Quando Hirosuke Hitomi, reduce dall’ennesimo fallimento letterario, viene a sapere che è morto da poco il suo amico d’infanzia Genzaburo Komoda, decide di attuare il suo folle piano. Visto che da ragazzi tutti li consideravano tanto simili da scambiarli per gemelli, decide di sostituirsi a lui. Ereditando tutte le sue fortune.
Inscenata una folle resurrezione, e impadronitosi della nuova identità, lo scrittore mette mano all’immensa fortuna economica del suo vecchio amico morto, accumulata producendo mattoni. E inizia la faraonica avventura di trasformare un’isola in mare aperto in un parco di divertinenti. In un mondo straniante, dove ogni illusione può prendere forma. Dove le leggi della fisica devono cedere il passo all’immaginazione. Dove il piacere dei sensi ha campo assolutamente libero, perché le leggi morali sono state accantonate. Dove la vita non deve più temere la Morte, perché tutto si trasforma. E anche l’ombra oscura della fine può tramutarsi in un luminoso, nuovo inizio.

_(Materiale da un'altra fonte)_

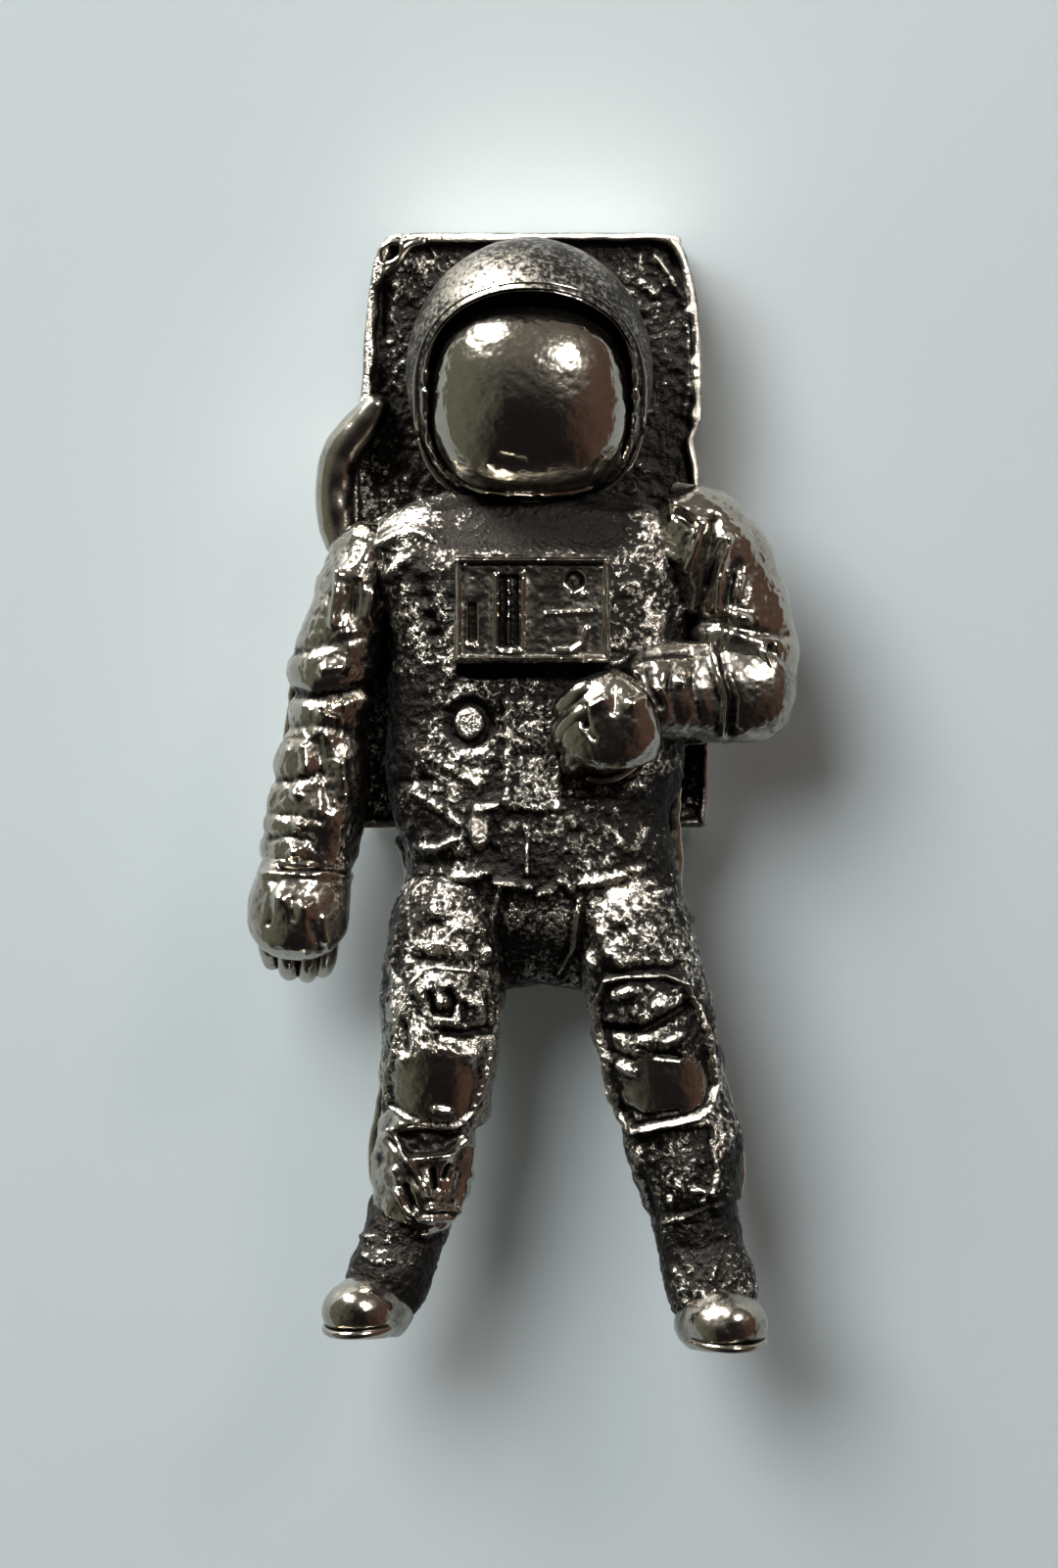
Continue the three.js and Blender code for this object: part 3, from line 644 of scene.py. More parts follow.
unit_left, unit_right = [(-3.14, -2.09), (-0.29, -2.02)], [(-3.14, 2.04), (-0.29, 1.99)]
rings = slab(-3.14, -0.29, unit_left, unit_right, -6.85, -4.6, 0.07, 120, 160)
x, y, z = np.moveaxis(rings, -1, 0)
face = ease(-y, 6.75, 6.82)
frame_line = [-1.94, -0.45, -1.94, -3.01, 1.91, -3.01, 1.88, -0.45, -1.94, -0.45]
relief = crumple(rings, 0.022, 0.22, 0.02, 0.9, 101)
relief += face * folds(
    x, z, (0.09, 0.055, *frame_line), (0.1, 0.07, -1.99, -0.45, 1.94, -0.45),
    (0.1, 0.05, -0.63, -0.99, -0.63, -2.62), (0.09, 0.05, 0.34, -1.86, 1.47, -1.81),
    (0.09, 0.06, 0.89, -1.13, 1.02, -1.34), (0.1, 0.07, 1.34, -1.36),
    (0.1, 0.06, 1.41, -2.25, 1.31, -2.62, 0.99, -2.83, 0.58, -2.83), (0.1, 0.07, -1.78, -0.6),
    (0.11, 0.07, 1.75, -0.65), (0.1, 0.06, -1.7, -2.67, -1.52, -2.72), (0.11, 0.07, 0.08, -3.19),
    (0.09, 0.05, -0.97, -0.84, -0.97, -2.72, -0.79, -2.88, -0.31, -2.83),
    (0.08, 0.05, -0.26, -0.79, -0.26, -2.72))
relief -= face * 0.16 * pane(x, z, -0.86, -0.37, -2.72, -0.84, 0.03)
relief -= face * 0.11 * pane(x, z, -1.68, -1.47, -2.57, -1.57, 0.04)
relief -= face * 0.15 * oval(x, z, 1.1, -0.97, 0.24, 0.24, 0.3)
relief += face * folds(
    x, z, (0.12, 0.05, -0.63, -1.62), (0.12, 0.05, -0.63, -1.94), (0.12, 0.05, -0.6, -1.31))
cast("chest_unit", rings, relief, polished, depth=0.07, black=0.06)


# ---------------------------------------------------------------- right arm and glove
# The hanging arm. The suit's folds are cast across it, and the glove's fingers curl back under the palm.

rings = limb(
    [(-4.29, -3.5, 0.71), (-4.45, -3.8, -0.65), (-4.79, -4.0, -1.62), (-5.03, -4.05, -2.36),
        (-5.29, -4.1, -3.32), (-5.5, -4.15, -5.16), (-5.65, -4.2, -6.02), (-5.81, -4.3, -7.46),
        (-6.05, -4.35, -8.64), (-6.13, -4.4, -9.21)],
    [0.9, 1.02, 1.04, 1.08, 1.14, 1.1, 1.18, 1.28, 1.2, 1.0],
    [1.1, 1.35, 1.35, 1.3, 1.28, 1.25, 1.3, 1.3, 1.2, 1.0], 270, 210)
x, y, z = np.moveaxis(rings, -1, 0)
relief = crumple(rings, 0.05, 0.34, 0.14, 0.8, 61)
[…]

In quest’opera dove la linea chiara si trasforma in un viaggio onirico dal fascino indescrivibile, dove ogni tavola viaggia attraverso i capolavori dell’arte riproducendo in quel mondo immaginario la quintessenza della bellezza, Maruo Suehiro, il maestro di Nagasaki che ha incantato i lettori di tutto il mondo, costruisce un capolavoro che getta un ponte tra la cultura americana di Edgar Allan Poe e quella nipponica di Edogawa Ranpo. Le sue tavole, la storia, la precisione con cui tratteggia i personaggi, gli innumerevoli dettagli che costruiscono la fantasmagorica “Isola Panorma”, sanno ipnotizzare gli occhi dei lettori. Facendoli viaggiare in un mondo onirico, dove bellezza e incubo sanno coesistere in perfette armonia. Dove quello che raccontano gli occhi è pura illusione.
Leggendo “La strana storia dell’isola Panorama” non si può non pensare ad altri gioielli della letteratura disegnata. Basterebbe citare il “Ciclo dell’Incal”, uscito dalla fantasia di Alejandro Jodorowski e Moebius, o a “Icaro” dove ancora l’immenso Moebius si confrontava con uno dei maestri giapponesi: Jiro Taniguchi. Opere che creano una via d’accesso ai luoghi dove abita l’immaginazione.